Memory controllers(atleast the SOC(chip) level ones) are normally developed by the silicon vendor - like Nvidia, Broadcomm, Qualcomm, Samsung, TI, Freescale etc. Not ARM. And these companies have been working on it for many years. They have had graphics, video acceleration, display, camera-interface IPs all integrated into one SOC for almost a decade now. Intel is infact relatively new to this kind of integration.

In anycase everything including memory controllers, pipelining and superscalar has already been taken into account in this benchmark.

What has been left out is higher clocks and hyperthreading. Two things that ARM doesnt have yet.

Something is wrong Ranjith, you have more "dead" posts, you probably triggered something like "too many posts for a new account."

Hallo admins, Ranjith is the author of the linked article!

Probably the main one is cost. ARM licenses are cheap, and the many manufacturers work on knife edge profit margins. Intel makes very large profits on high end chips that only it can fab.

On the other hand, Intel has better technology and could cannibalize itself. The future will be interesting.

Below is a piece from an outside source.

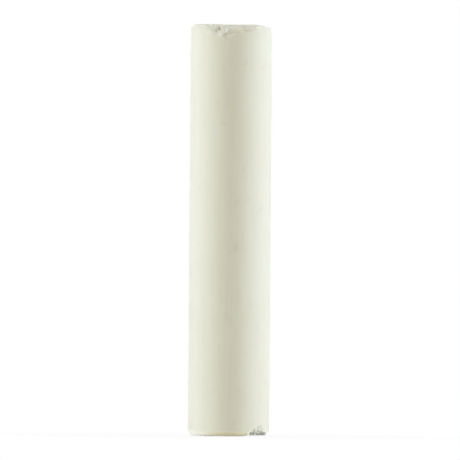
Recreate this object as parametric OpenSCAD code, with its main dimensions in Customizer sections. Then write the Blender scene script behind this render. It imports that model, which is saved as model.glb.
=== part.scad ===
// Round stick of soft pastel, pressed from pigment and chalk in one piece and cut to length.
// It stands on its foot. Handling has worn one shoulder of the top end, has broken the rim at
// the front of the top end, and has crumbled the rim at the right of the foot.
// Millimetres. The origin is the middle of the foot, +Z runs up the stick, -Y is the front
// and +X the right. Places round a rim are in degrees from the front towards the right.

/* [Stick] */
// Diameter of the stick
stick_d = 12.8; // [9:0.1:18]
// Length from the foot to the top end
stick_l = 64.8; // [40:0.1:90]
// Radius of the rounded rim round the foot
foot_round = 1.1; // [0.6:0.05:1.8]
// Radius of the rounded rim round the top end
top_round = 0.85; // [0.3:0.05:1]

/* [Worn shoulder of the top end] */
// Side of the top end that has worn
shoulder_at = 87; // [60:1:120]
// How far the wear reaches in across the end face
shoulder_w = 2.9; // [1:0.1:3.5]
// How far the wear reaches down the wall
shoulder_h = 1.1; // [0.5:0.05:2]

/* [Break in the top rim] */
// Middle of the break, round from the front
top_break_at = -2; // [-20:1:20]
// Length of the break from side to side
top_break_l = 11; // [6:0.1:11.5]
// Depth of the break down the wall
top_break_h = 1.1; // [0.6:0.05:1.8]
// Reach of the break across the end face
top_break_w = 1.5; // [1:0.05:2.4]
// Share by which the break is deeper at its left end; below 0 it is deeper at its right
top_break_lean = -0.2; // [-0.4:0.05:0.4]
// Share of the wall's curve that the break follows: 0 is straight, 1 runs round with the rim
top_break_bend = 0.5; // [0:0.05:0.8]
// How far the middle of the flake scar lies to the right of the break's
top_flake_x = -0.6; // [-2:0.1:2]
// Width of the flake scar
top_flake_w = 3.9; // [2.5:0.1:7]
// How much further down the wall the scar runs than the break
top_flake_h = 1.25; // [0:0.05:2.5]
// Side of the air pocket that shows in the break
pocket_at = -20; // [-30:1:0]
// How far below the end face the pocket opens
pocket_h = 0.8; // [0.5:0.05:1.2]
// Width of the pocket at its mouth
pocket_d = 0.6; // [0.3:0.05:1]

/* [Break in the foot's rim] */
// Middle of the break, round from the front
foot_break_at = 51; // [30:1:70]
// Length of the break from side to side
foot_break_l = 5.4; // [4:0.1:8]
// Depth of the break up the wall
foot_break_h = 1.3; // [0.8:0.05:1.8]
// Reach of the break across the foot
foot_break_w = 1.3; // [1.1:0.05:1.8]
// Share by which the break is deeper at its left end; below 0 it is deeper at its right
foot_break_lean = 0; // [-0.4:0.05:0.4]
// Share of the wall's curve that the break follows: 0 is straight, 1 runs round with the rim
foot_break_bend = 0.3; // [0:0.05:0.8]
// How far the middle of the flake scar lies to the right of the break's
foot_flake_x = 0.2; // [-1:0.1:1]
// Width of the flake scar
foot_flake_w = 3.6; // [2:0.1:5]
// How much further up the wall the scar runs than the break
foot_flake_h = 0.55; // [0:0.05:1.5]
// Number of hollows that crumbs have fallen out of
crumb_count = 4; // [1:1:5]
// Width of those hollows at their mouths
crumb_d = 0.6; // [0.3:0.05:0.8]
// Distance between those hollows along the rim
crumb_pitch = 0.8; // [0.7:0.05:1]
// Side of the foot that a thin shelf came off
shelf_at = 78; // [60:1:100]
// How far the shelf reaches in across the foot
shelf_w = 3.6; // [2.5:0.1:4.5]
// Thickness of that shelf
shelf_h = 0.17; // [0.1:0.01:0.4]

/* [Broken surfaces] */
// Height of the lumps on a broken surface
lump_h = 0.16; // [0:0.01:0.25]
// How deep the hollows run, as a share of their width
hollow_depth = 1.5; // [0.8:0.1:2]

/* [Hidden] */

stick_r = stick_d / 2;
// How far a cutter stands clear of the skin that it cuts through
clear = 0.2;
// How far the hidden back of a break's cutter stands off the stick
back = 1;
// Pitch of the facets on a broken surface
facet = 0.3;
// Share of the facet's pitch by which its corners stray from an even grid
stray = 0.3;
// Share of a break's reach and depth that is there in one step at its edges
bite = 0.12;
// Power by which a break is dished: 1 is straight across, and more is fuller
dish = 1.6;
// Share of its reach and depth that a break has lost at its ends, where the round wall has
// already fallen away from it
pinch = 0.9;
// Steps along the curve of the worn shoulder
shoulder_steps = 10;
// Power of that curve: 1 is an ellipse, and above it the curve is flatter in its middle
shoulder_power = 1.1;
// How far the sloping edge of the shelf reaches
shelf_edge = 0.5;

// The place at an angle round from the front, so far out from the axis and so high
function round_from_front(at, out, up) = [out * sin(at), -out * cos(at), up];

// How full a flake scar is at a share s of its half span
function scar(s) = abs(s) < 1 ? pow(cos(90 * s), 2) : 0;

// Rolling lumps of a broken surface, from -1 to 1, at u along the rim and v across it
function lumps(u, v) =
    (sin(155 * u + 70 * v) + sin(330 * v - 95 * u + 40) + sin(260 * u + 210 * v + 110)) / 3;

// The stick as it was pressed and cut, with both rims rounded
module whole_stick() {
    rotate_extrude($fn = 128) {
        square([stick_r - foot_round, stick_l - top_round]);
        translate([0, foot_round]) square([stick_r, stick_l - foot_round - top_round]);
        translate([0, foot_round]) square([stick_r - top_round, stick_l - foot_round]);
        translate([stick_r - foot_round, foot_round]) circle(foot_round, $fn = 64);
        translate([stick_r - top_round, stick_l - top_round]) circle(top_round, $fn = 64);
    }
}

// What has gone from one side of an end, outside a curve that starts on the end face, reach in
// from the wall, and ends drop down the wall. The end face lies in z = 0, the stick below it.
module lost_side(at, reach, drop, curve) {
    outside = [[stick_r + clear, -drop], [stick_r + clear, clear], [stick_r - reach, clear]];
    rotate([90, 0, at - 90])
        linear_extrude(stick_d, center = true)
            polygon(concat(outside, curve));
}

// The shoulder that wear has rounded over, along a quarter of a full ellipse
module worn_shoulder() {
    curve = [
        for (i = [1 : shoulder_steps - 1])
            let (turn = 90 * i / shoulder_steps)
            [
                stick_r - shoulder_w * (1 - pow(sin(turn), shoulder_power)),
                -shoulder_h * (1 - pow(cos(turn), shoulder_power))
            ]
    ];
    lost_side(shoulder_at, shoulder_w, shoulder_h, curve);
}

// The thin shelf that came off the foot, with a sloping edge
module shelf() {
    lost_side(shelf_at, shelf_w, shelf_h, [[stick_r - shelf_w + shelf_edge, -shelf_h]]);
}

// What a break has taken from a rim. Its inner side is the broken surface: that starts at the
// wall, break_h down or in the flake scar flake_h further, and comes out on the end face,
// break_w in. It runs beside the round wall for break_l, follows only a share of its curve,
// bend, and so leaves it at both ends. The end face lies in z = 0, the stick below it.
module break_cutter(
    at, break_l, break_h, break_w, lean, bend, flake_x, flake_w, flake_h, seed
) {
    across = norm([break_w, break_h + flake_h]);
    columns = ceil(break_l / facet);
    rows = ceil(across / facet);
    strays = rands(-1, 1, 3 * (columns + 1) * (rows + 1), seed);

    // How far the break has followed the wall's curve at u along it
    function follow(u) = bend * u * u / stick_d;

    // Corner of the broken surface at column i and row j, row 0 being clear of the wall
    // and the last row clear of the end face
    function corner(i, j) =
        let (
            k = 3 * (i * (rows + 1) + j),
            along = i + (i > 0 && i < columns ? stray * strays[k] : 0),
            s = 2 * along / columns - 1,
            t = (j + (j > 0 && j < rows ? stray * strays[k + 1] : 0)) / rows,
            u = s * break_l / 2,
            f = scar(2 * (u - flake_x) / flake_w),
            full = (1 - lean * s) * (1 - pinch * pow(s, 4)),
            lump = lump_h * full * (lumps(u, across * t) + strays[k + 2]) / 2,
            in_share = bite + (1 - bite) * pow(t, 1 / dish + f),
            down_share = 1 - (1 - bite) * pow(t, dish),
            inward = break_w * full * in_share + lump * sin(90 * t),
            down = (break_h * full + flake_h * f) * down_share + lump * cos(90 * t)
        )
        [u, (j == 0 ? -clear : inward) + follow(u) - stick_r, j == rows ? clear : -down];

    // Corner of the cutter's back at column i
    function back_corner(i) =
        let (u = break_l * (i / columns - 0.5))
        [u, follow(u) - stick_r - back, back];

    ring = rows + 2;
    points = [
        for (i = [0 : columns])
            for (j = [0 : rows + 1]) j <= rows ? corner(i, j) : back_corner(i)
    ];
    skin = [
        for (i = [0 : columns - 1])
            for (j = [0 : ring - 1])
                let (
                    a = i * ring + j,
                    b = a + ring,
                    c = (i + 1) * ring + (j + 1) % ring,
                    d = c - ring
                )
                each (i + j) % 2 == 0 ? [[a, b, c], [a, c, d]] : [[a, b, d], [b, c, d]]
    ];
    last = columns * ring;
    ends = [
        for (j = [0 : rows - 1])
            each [[rows + 1, j, j + 1], [last + rows + 1, last + j + 1, last + j]]
    ];
    rotate(at) polyhedron(points = points, faces = concat(skin, ends));
}

// A hollow in a broken surface, with a round mouth of diameter d, that narrows as it runs in
module hollow(at, out, up, d) {
    translate(round_from_front(at, out, up))
        rotate([0, 0, at])
            hull() {
                sphere(d = d, $fn = 10);
                translate([0, hollow_depth * d, 0]) sphere(d = d / 2, $fn = 8);
            }
}

module top_break() {
    break_cutter(
        top_break_at, top_break_l, top_break_h, top_break_w, top_break_lean, top_break_bend,
        top_flake_x, top_flake_w, top_flake_h, seed = 11
    );
    hollow(pocket_at, stick_r - top_break_w / 2, -pocket_h, pocket_d);
}

module foot_break() {
    break_cutter(
        foot_break_at, foot_break_l, foot_break_h, foot_break_w, foot_break_lean, foot_break_bend,
        foot_flake_x, foot_flake_w, foot_flake_h, seed = 23
    );
    out = stick_r - foot_break_w / 2;
    for (i = [0 : crumb_count - 1])
        let (along = crumb_pitch * (i - (crumb_count - 1) / 2))
        hollow(
            foot_break_at + along / out * 180 / PI, out,
            -foot_break_h * (i % 2 == 0 ? 0.34 : 0.26), crumb_d
        );
}

module pastel_stick() {
    color("ivory")
        difference() {
            difference() {
                difference() {
                    whole_stick();
                    translate([0, 0, stick_l]) worn_shoulder();
                    mirror([0, 0, 1]) shelf();
                }
                translate([0, 0, stick_l]) top_break();
            }
            mirror([0, 0, 1]) foot_break();
        }
}

pastel_stick();
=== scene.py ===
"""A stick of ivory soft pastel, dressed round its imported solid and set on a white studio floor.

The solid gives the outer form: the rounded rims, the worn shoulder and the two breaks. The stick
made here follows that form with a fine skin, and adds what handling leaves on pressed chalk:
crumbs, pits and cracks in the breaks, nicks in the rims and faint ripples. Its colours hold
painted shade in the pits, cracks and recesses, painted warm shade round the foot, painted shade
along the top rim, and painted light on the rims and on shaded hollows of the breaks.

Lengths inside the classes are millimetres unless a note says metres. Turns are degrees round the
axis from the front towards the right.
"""

import logging
import math
import random
from dataclasses import dataclass, field
from enum import Enum
from typing import Any, ClassVar, Sequence

import bpy
import numpy as np
from mathutils import Matrix, Vector, noise
from mathutils.bvhtree import BVHTree

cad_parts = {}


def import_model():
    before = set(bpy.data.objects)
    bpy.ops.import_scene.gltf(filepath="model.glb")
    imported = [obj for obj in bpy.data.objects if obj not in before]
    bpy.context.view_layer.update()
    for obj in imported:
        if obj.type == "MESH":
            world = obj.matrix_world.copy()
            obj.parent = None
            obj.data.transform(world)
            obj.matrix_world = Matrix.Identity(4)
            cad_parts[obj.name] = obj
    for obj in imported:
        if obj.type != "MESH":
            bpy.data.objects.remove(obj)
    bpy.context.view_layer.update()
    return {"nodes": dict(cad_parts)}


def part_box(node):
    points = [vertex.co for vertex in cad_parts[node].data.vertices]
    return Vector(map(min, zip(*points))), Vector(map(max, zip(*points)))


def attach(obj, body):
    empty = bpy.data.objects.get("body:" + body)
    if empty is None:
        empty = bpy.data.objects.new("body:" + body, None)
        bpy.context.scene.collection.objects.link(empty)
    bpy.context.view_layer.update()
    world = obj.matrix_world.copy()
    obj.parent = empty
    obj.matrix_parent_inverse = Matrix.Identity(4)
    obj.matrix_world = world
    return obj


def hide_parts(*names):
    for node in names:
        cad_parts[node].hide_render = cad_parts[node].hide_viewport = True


LOG = logging.getLogger("pastel_stick")
METRES = 0.001
NODE = "pastel_stick"

# Places of a colour Mix node's sockets, because their names repeat.
MIX_SHARE, MIX_FIRST, MIX_SECOND, MIX_RESULT = 0, 6, 7, 2
# The ragged edges of marks and nicks: size of their lumps, and layers of finer ones.
EDGE_PITCH = 0.3
EDGE_LAYERS = 2

Colour = tuple[float, float, float]
Quad = tuple[int, int, int, int]
WHITE: Colour = (1.0, 1.0, 1.0)
COOL: Colour = (0.925, 1.0, 1.19)
WARM: Colour = (1.12, 1.0, 0.66)


class Stain(Enum):
    """What colours the chalk at a place, each kept as a share in a layer of the mesh."""

    BROKEN = "broken"
    # Painted shade in pits, cracks and shaded recesses.
    PAINTED_SHADE = "painted_shade"
    # Tan marks in the top break, and painted warm shade round the foot's downward-facing rim.
    TAN_AND_PAINTED_SHADE = "tan_and_painted_shade"
    # Painted shade along the top rim.
    PAINTED_RIM_SHADE = "ash"
    # Painted light that lifts the shade on the rounded rims and in shaded hollows of the breaks.
    PAINTED_LIGHT = "painted_light"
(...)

Drill, I partly agree with you. But as you know ARM is getting into servers in a big way. The idea is low power servers(green servers as it is called) of course, and there are several silicon vendors already working on it. ARM recently announced Cortex-A57 and A53 precisely for this segment. The A57 can be expected to have a similar performance to that of A15, but with higher clocks. Hence this discussion, I believe, is not totally irrelevant.
It's not exclusively about the architecture (granted fully fledged x86 out-of-order cpus have some junk to carry around but the architecture overhead isn't that big). The assumption that always is made ARM = low power is just not true. At least not in all scenarios. Nobody expects a typical workstation x86 grade cpu to be competing with a designed for mobile arm-chip. But it's not about architecture, just look at the upcoming Atom chips. They seem to be very competitive with their arm counterparts. On the other side it is probably no problem to build a big arm processor like the typical intel/amd desktop cpu (not talking about shoving 5000 small mobile arm cores in it because that is just programmers and everyones nightmare). TL;DR You design a processor for a specific purpose regardless of architecture.
Drill,

The thing is that ARM licenses its core, while Intel doesnt. ARM allows many many silicon vendors to do their own thing. Make their own server CPUs etc. Something they had never been able to do before.

I have no doubt that Intel will get competitive over time on the power front, if they are not already there yet. But people need to know that ARM is getting competitive on the performance front too. So that many silicon vendors, not just Intel, can come out with servers, and SOCs for other types of applications which is pure x86 right now.